The word, dim sum, literally means touch upon the heart in Cantonese. As the dishes are often served in small bites and meant to share between the group, I often refer them as Cantonese tapas to my guests. Some of my fondest childhood memories was ordering from the dim sum aunties who pushed their steamy carts around in the restaurant. The majority of Chinese restaurants in Hong Kong have replaced the symbol of dim sum with an a-la-carte menu, which is definitely a lot less exciting. Who wants to order with a piece of paper and pen when you can take your pick at the bamboo baskets in the trolley?

Whether you’re a dim sum amateur or about to lose your dim sum virginity, these tips will guide you through the basics and how to enjoy dim sum the best way.

1. Order a different type of Chinese tea other than jasmine

The server will ask you what kind of tea you’d like to have as soon as you get seated. While jasmine is a popular choice among Westerners, I’d suggest trying other varieties. If you’re a coffee drinker, go for iron buddha/Tik Kwun Yum (Cantonese) / Tie Guan Yin (Mandarin), a roasted oolong with a sweet finish. Feeling a little adventurous? The locals, especially the grannies and grandpas, love pu’reh. Pu’reh is a Chinese black tea that’s known for its rich, earthy taste and helps reduce blood cholesterol. Also order a pot of hot water beside the tea.
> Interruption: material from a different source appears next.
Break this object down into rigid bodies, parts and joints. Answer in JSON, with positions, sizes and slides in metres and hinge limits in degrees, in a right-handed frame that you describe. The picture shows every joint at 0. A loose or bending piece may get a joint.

Locals often use it to dilute the drink a little when the tea has been steeped in the teapot for too long.

2. Wash your utensils like a local

Your server will start off your meal by dropping off a bunch of chopsticks, bowls, as well as a medium-sized bowl. Most tourists can’t wrap their heads around what the bigger bowl for, and it’s used to rinse everything in it with either hot water or tea! The older generation believes that washing utensils in hot water can help kill germs. While that’s not very valid, doing so gives them a peace of mind and locals still do clean everything before they eat as part of the ritual.

3. Don’t go crazy with the soy sauce

Many of my American guests love adding soy sauce to everything they eat, but I urge you to give the food a go first without adding more seasonings. Most kitchens already have their dim sum well-seasoned, so there’s no need for extra (except one occasion. see next tip).

4. Ask for chilli oil

Instead of pairing food with Sriracha, the Cantonese loves dipping their har gow (shrimp dumplings) in spicy, fiery chilli oil. Ask the server to bring you some and give your food an extra kick. However, the spiciness of the chilli oil varies depending on the restaurant. My advice is to give it a try first, take a lick with your chopsticks to test the spiciness before dipping your food in it. If you forget to do it and end up setting your tongue on fire, there's nothing much I can do to help!

 Photo taken by Uncle Siu

Photo taken by Uncle Siu

5. Double dip is a no-no

It’s just simply impolite to double dip, especially in our culture. If you find it inconvenient, ask the server to bring you an extra serving of sauces and light your tongue on fire until your belly and heart are content.

6. Don't forget to give a thank you "code" when someone pours you tea  

In our culture, the younger ones at the table often serve tea to their seniors out of manners and respect. Locals also like to knock on the table with their knuckles twice whenever someone pours tea for them and there’s a story behind that! They say that a Chinese Emperor went in disguise to see how his people were living back in the days and when he was dining with his servants, he poured a cup of tea for one of them. In order not to blow the Emperor’s cover, the servant used his knuckles to represent the customary bow (as they had to be on their knees when they bow to the emperor) to show his gratefulness.

7. Open the lid of teapot if you want a refill  

There’s no need to ask the waiter to come over for a refill. Simply leave your teapot open, and the waiter will spot it and bring a kettle over for a second brew.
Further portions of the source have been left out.